Mais M. Erdogan ne semble pas vouloir se satisfaire d'une cohabitation "à la turque".
Contrairement au début de l'été, le chef de l'Etat a renoncé aux réunions publiques quotidiennes dans lesquels il réclamait sans détour, contre la lettre et l'esprit de la Constitution, une majorité de 400 députés pour renforcer ses pouvoirs.
"Il a changé de tactique", note Sinan Ulgen, du Centre d'études sur l'économie et la politique étrangère (Edam) d'Istanbul. "Les sondages ont montré que son ingérence pendant la campagne du mois de juin avait nuit à l'AKP", ajoute-t-il, "il s'est adapté sur la forme mais son ambition est restée la même".


(Lire aussi : Ankara muscle sa "guerre contre le terrorisme" à l'approche des législatives)



"Seul aux commandes"
A peine plus discret, M. Erdogan n'en continue pas moins, à chacune de ses apparitions officielles, à afficher sa volonté de garder les rênes du pays.
"Je ne suis pas arrivé à cette place en tombant du ciel", a-t-il rappelé récemment. "J'ai été Premier ministre pendant onze ans et demi.
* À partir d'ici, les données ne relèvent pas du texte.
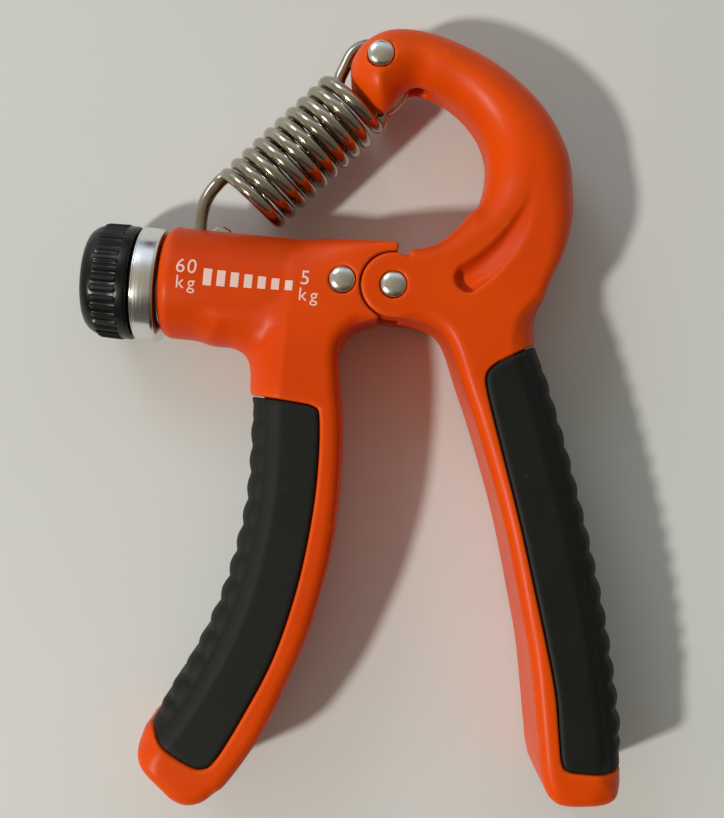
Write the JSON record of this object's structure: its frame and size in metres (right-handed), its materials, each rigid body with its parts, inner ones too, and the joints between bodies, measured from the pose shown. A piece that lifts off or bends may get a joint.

Il y a des projets qui sont encore en chantier. Nous avons le devoir de les suivre".

Sur le fond, le chef de l'Etat n'a donné aucun signe d'apaisement à ceux qui lui reprochent sa dérive autoritaire, ainsi que le prouve le raid spectaculaire lancé mercredi par la police contre deux télévisions proches de l'opposition.
Avec la reprise en juillet des combats entre les forces de sécurité turques et les rebelles kurdes et, a fortiori, depuis l'attentat suicide qui a fait plus de 100 morts il y a deux semaines à Ankara, il s'est aussi posé en garant de l'unité et de la sécurité du pays, avec l'espoir de rallier l'électorat nationaliste.

"Le sang coule en Turquie. Alors Erdogan essaie de profiter de ce climat de tension en poussant le pays à faire un choix entre le chaos et l'ordre établi", affirme l'éditorialiste Kadri Gürsel, récemment remercié par le quotidien Milliyet.
"Mais il y a peu de chance pour que cette stratégie lui permette de récupérer sa majorité absolue", s'empresse-t-il d'ajouter, "la société turque est tellement polarisée qu'il y a très peu de chance pour que les grands équilibres politiques changent".

Les enquêtes d'opinion le confirment. Elles placent invariablement l'AKP entre 41 et 43% des intentions de vote, en-deçà du seuil qui lui permettrait de gouverneur seul.
Dans ces conditions, certains redoutent que le pays ne se retrouve au soir du 1er novembre dans la même situation bloquée et tendue que le 7 juin.
"Les négociations pour une coalition s'annoncent encore plus compliquées maintenant", prédit Sinan Ulgen. "Et si l'AKP n'échoue que de très peu à regagner sa majorité absolue, le président Erdogan pourrait être tenté de faire voter le pays une troisième fois".
"Est-ce qu'Erdogan va accepter que le pouvoir lui glisse entre les doigts?", s'est interrogé l'éditorialiste Murat Yetkin dans le quotidien Hürriyet Daily New. "Sa réponse (...) permettra de juger de la qualité de la démocratie en Turquie".